A: It is easy enough to write down all of the automorphisms of $D_{2n}$. The entire automorphism is determined by what it does to the generators. $r$ has order $n$ and must be sent to another element that also has order $n$. Setting $D_2$ and $D_4$ aside as special cases, this means that $f(r)$ must be $r^k$ for some $k$ that is coprime to $n$, and $f(s)$ must then be chosen in $D_{2n}\setminus\langle r\rangle$ -- that is the elements of the form $sr^i$.
With a bit of calculation one sees that each such choice of $f(r)$ and $f(s)$ indeed gives rise to an automorphism.
However, in order for $f$ to be an inner automorphism, it must send $r$ to some conjugate of $r$. But the conjugacy class of $r$ is $\{r,r^{-1}\}$ --  which is easy to see, because this set is closed under conjugating it by $r$ (does nothing) as well as $s$ (swaps $r$ and $r^{-1}$).
So the automorphisms that take $r$ to $r^k$ can only be inner when $k=1$ or $k=n-1$. This means that there must be non-inner automorphisms as soon as $n$ is large enough that there are numbers that are coprime to $n$ but neither $1$ nor $-1$ modulo $n$ -- in other words there are non-inner automorphisms whenever $\varphi(n)>2$ (where $\varphi$ is the totient function).

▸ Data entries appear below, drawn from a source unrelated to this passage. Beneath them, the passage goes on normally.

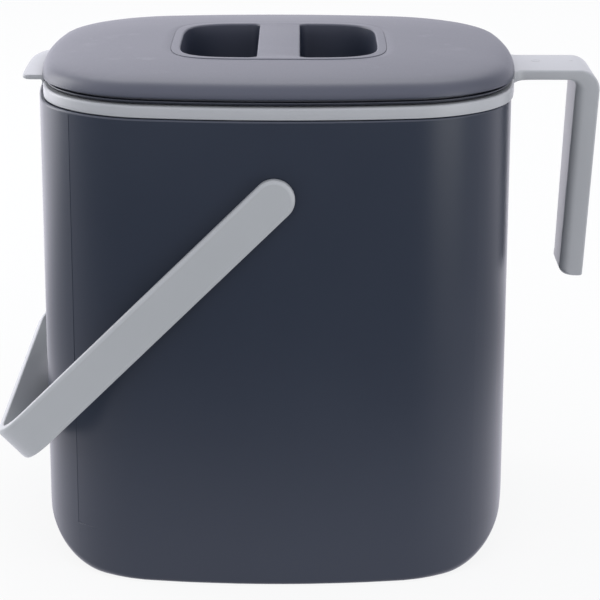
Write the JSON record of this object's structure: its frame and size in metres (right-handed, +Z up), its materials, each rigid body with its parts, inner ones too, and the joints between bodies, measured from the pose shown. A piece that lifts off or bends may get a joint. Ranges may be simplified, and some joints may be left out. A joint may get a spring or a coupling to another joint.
{
  "type": "compost caddy",
  "caption": "Countertop compost caddy: rounded outer shell with swinging carry handle, lift-out bucket with side handle and tab, and lift-off lid with sunk grip.",
  "frame": {"origin": "middle of the base, on the counter, centred under the outer shell", "axes": "+X towards the side handle, +Y to the rear, +Z up"},
  "size_m": [0.2753, 0.2024, 0.2344],
  "materials": {
    "shell_plastic": "fine satin slate",
    "handle_plastic": "fine satin light grey",
    "cap_plastic": "fine satin slate",
    "bucket_plastic": "fine satin light grey",
    "lid_plastic": "fine satin slate",
    "liner_plastic": "satin slate",
    "seal_rubber": "silicone rubber",
    "grip_plastic": "satin slate"
  },
  "bodies": {
    "shell": {"outer_shell": "shell_plastic"},
    "handle": {"bail_handle": "handle_plastic", "pivot_cap_front": "cap_plastic", "pivot_cap_rear": "cap_plastic"},
    "bucket": {"inner_bucket": "bucket_plastic", "bucket_rim": "bucket_plastic", "side_handle": "bucket_plastic"},
    "lid": {"lid_cover": "lid_plastic", "lid_liner": "liner_plastic", "lid_skirt": "liner_plastic", "lid_seal": "seal_rubber", "grip_insert": "grip_plastic"}
  },
  "joints": [
    {"name": "handle_swing", "type": "hinge", "parent": "shell", "child": "handle", "pos_m": [0, 0, 0.1815], "axis": [0, 1, 0], "range_deg": [0, 269.1]},
    {"name": "bucket_lift", "type": "slide", "parent": "shell", "child": "bucket", "axis": [0, 0, 1], "range_m": [0, 0.23]},
    {"name": "lid_lift", "type": "slide", "parent": "bucket", "child": "lid", "axis": [0, 0, 1], "range_m": [0, 0.06]}
  ]
}
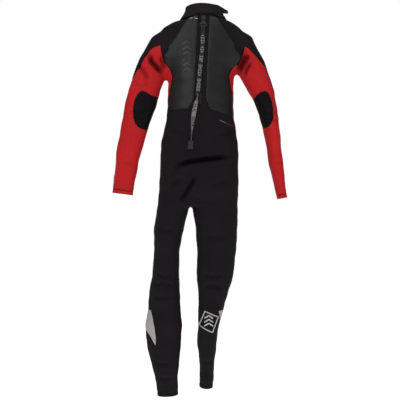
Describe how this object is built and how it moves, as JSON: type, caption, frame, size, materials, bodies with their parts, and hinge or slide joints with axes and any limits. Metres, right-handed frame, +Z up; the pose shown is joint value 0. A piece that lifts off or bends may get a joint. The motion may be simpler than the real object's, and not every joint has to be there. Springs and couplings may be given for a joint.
{
  "type": "full wetsuit",
  "caption": "Back-zip full wetsuit of panelled neoprene with a flap-over collar, zip leash, elbow and knee patches, hanging limp at rest.",
  "frame": {"origin": "where a hanger carries the suit, on its mid line at the shoulder line, just under the collar", "axes": "+Z up, +Y towards the wearer's front, +X towards the wearer's right"},
  "size_m": [0.6748, 0.2055, 1.4879],
  "materials": {
    "black_jersey": "nylon jersey over foam, matt",
    "smooth_skin": "smooth-skin neoprene, soft sheen",
    "red_jersey": "nylon jersey over foam, matt",
    "tough_patch": "abrasion-resistant knit, matt",
    "grey_insert": "light grey print on jersey",
    "collar_neoprene": "fine jersey, matt",
    "webbing": "woven polyester webbing",
    "zip_tape": "woven polyester tape",
    "zip_plastic": "moulded acetal",
    "zip_metal": "black coated zinc alloy",
    "hook_loop": "hook-and-loop pile",
    "hook_grey": "light grey hook-and-loop",
    "badge_print": "bonded rubber print"
  },
  "bodies": {
    "suit_torso": {"back_panel_left": "smooth_skin", "back_panel_right": "smooth_skin", "zip_surround": "black_jersey", "shoulder_panel_left": "black_jersey", "shoulder_panel_right": "black_jersey", "chest_panel": "smooth_skin", "side_panel_left": "red_jersey", "side_panel_right": "red_jersey", "lower_back_panel": "black_jersey", "abdomen_panel": "black_jersey", "collar_band": "collar_neoprene", "collar_loop_patch": "hook_loop", "zip_tape_left": "zip_tape", "zip_tape_right": "zip_tape", "zip_teeth_left": "zip_plastic", "zip_teeth_right": "zip_plastic", "zip_bottom_stop": "zip_plastic", "zip_backing_flap": "black_jersey"},
    "upper_arm_left": {"shoulder_cap_left": "black_jersey", "underarm_gusset_left": "red_jersey", "sleeve_outer_left": "black_jersey", "sleeve_upper_left": "red_jersey"},
    "forearm_left": {"elbow_panel_left": "red_jersey", "elbow_patch_left": "tough_patch", "forearm_panel_left": "red_jersey", "wrist_hem_left": "red_jersey"},
    "thigh_left": {"hip_panel_left": "black_jersey", "thigh_panel_left": "black_jersey"},
    "shin_left": {"knee_panel_left": "black_jersey", "knee_pad_left": "tough_patch", "calf_panel_left": "black_jersey", "calf_insert_left": "grey_insert", "ankle_hem_left": "black_jersey"},
    "upper_arm_right": {"shoulder_cap_right": "black_jersey", "underarm_gusset_right": "red_jersey", "sleeve_outer_right": "black_jersey", "sleeve_upper_right": "red_jersey"},
    "forearm_right": {"elbow_panel_right": "red_jersey", "elbow_patch_right": "tough_patch", "forearm_panel_right": "red_jersey", "wrist_hem_right": "red_jersey"},
    "thigh_right": {"hip_panel_right": "black_jersey", "thigh_panel_right": "black_jersey"},
    "shin_right": {"knee_panel_right": "black_jersey", "knee_pad_right": "tough_patch", "calf_panel_right": "black_jersey", "calf_insert_right": "grey_insert", "calf_badge": "badge_print", "ankle_hem_right": "black_jersey"},
    "zip_slider_body": {"zip_slider": "zip_metal", "slider_bridge": "zip_metal"},
    "pull_tab_body": {"pull_tab": "zip_metal"},
    "leash_body": {"leash_loop": "webbing", "leash": "webbing", "leash_tip": "hook_loop"},
    "collar_flap_body": {"collar_flap": "collar_neoprene", "flap_hook_patch": "hook_grey"}
  },
  "joints": [
    {"name": "shoulder_left", "type": "hinge", "parent": "suit_torso", "child": "upper_arm_left", "pos_m": [-0.193, 0, -0.182], "axis": [0, 1, 0], "range_deg": [-5, 70], "stiffness_Nm_per_rad": 1.5, "springref_deg": 3.44, "deforming": ["shoulder_cap_left", "underarm_gusset_left"]},
    {"name": "elbow_left", "type": "hinge", "parent": "upper_arm_left", "child": "forearm_left", "pos_m": [-0.23889, 0, -0.327], "axis": [0.9677, 0, -0.2521], "range_deg": [0, 100], "stiffness_Nm_per_rad": 0.4, "deforming": ["elbow_panel_left", "elbow_patch_left"]},
    {"name": "hip_left", "type": "hinge", "parent": "suit_torso", "child": "thigh_left", "pos_m": [-0.117, 0, -0.747], "axis": [1, 0, 0], "range_deg": [-15, 60], "stiffness_Nm_per_rad": 2, "deforming": ["hip_panel_left"]},
    {"name": "knee_left", "type": "hinge", "parent": "thigh_left", "child": "shin_left", "pos_m": [-0.1365, 0, -0.985], "axis": [-1, 0, 0], "range_deg": [0, 110], "stiffness_Nm_per_rad": 0.8, "deforming": ["knee_panel_left", "knee_pad_left"]},
    {"name": "shoulder_right", "type": "hinge", "parent": "suit_torso", "child": "upper_arm_right", "pos_m": [0.203, 0, -0.19], "axis": [0, -1, 0], "range_deg": [-5, 70], "stiffness_Nm_per_rad": 1.5, "springref_deg": 3.44, "deforming": ["shoulder_cap_right", "underarm_gusset_right"]},
    {"name": "elbow_right", "type": "hinge", "parent": "upper_arm_right", "child": "forearm_right", "pos_m": [0.25848, 0, -0.327], "axis": [0.9734, 0, 0.2289], "range_deg": [0, 100], "stiffness_Nm_per_rad": 0.4, "deforming": ["elbow_panel_right", "elbow_patch_right"]},
    {"name": "hip_right", "type": "hinge", "parent": "suit_torso", "child": "thigh_right", "pos_m": [0.057, 0, -0.747], "axis": [1, 0, 0], "range_deg": [-15, 60], "stiffness_Nm_per_rad": 2, "deforming": ["hip_panel_right"]},
    {"name": "knee_right", "type": "hinge", "parent": "thigh_right", "child": "shin_right", "pos_m": [0.0505, 0, -0.985], "axis": [-1, 0, 0], "range_deg": [0, 110], "stiffness_Nm_per_rad": 0.8, "deforming": ["knee_panel_right", "knee_pad_right"]},
    {"name": "zip_slide", "type": "slide", "parent": "suit_torso", "child": "zip_slider_body", "axis": [-0.0435, -0.0802, -0.9958], "range_m": [0, 0.3], "deforming": ["zip_teeth_left", "zip_teeth_right"]},
    {"name": "pull_tab_swing", "type": "hinge", "parent": "zip_slider_body", "child": "pull_tab_body", "pos_m": [0.00967, -0.07063, 0.0124], "axis": [-0.999, 0, 0.0436], "range_deg": [0, 110]},
    {"name": "leash_swing", "type": "hinge", "parent": "pull_tab_body", "child": "leash_body", "pos_m": [0.00823, -0.07327, -0.02046], "axis": [-0.999, 0, 0.0436], "range_deg": [0, 60]},
    {"name": "collar_flap_open", "type": "hinge", "parent": "suit_torso", "child": "collar_flap_body", "pos_m": [-0.022, -0.0665, 0.047], "axis": [0, 0, -1], "range_deg": [0, 100]}
  ]
}
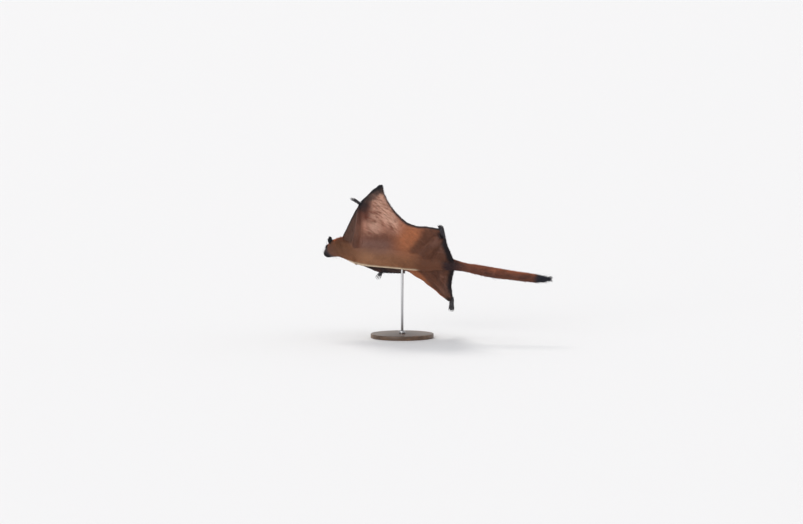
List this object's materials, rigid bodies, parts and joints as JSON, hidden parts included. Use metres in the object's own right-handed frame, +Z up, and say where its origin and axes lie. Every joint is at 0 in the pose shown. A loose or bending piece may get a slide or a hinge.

And the only positive integers with $\varphi(n)\le 2$ are $\{1,2,3,4,6\}$. For example, if $n$ is odd and $\ge 5$, there's at least four different totatives, namely $1$, $n-1$ and $\frac12(n\pm1)$.

It turns out that $D_{2n}$ also has non-inner automorphisms for $n=2,4,6$. Namely, there's an automorphism that sends $r$ to $r$ and $s$ to $sr$, but when $n$ is even, the conjugates of $s$ are all of the form $sr^{2j}$, so again this automorphism cannot be inner.
To complete the list, $D_2$ has only the trivial automorphism, which is inner.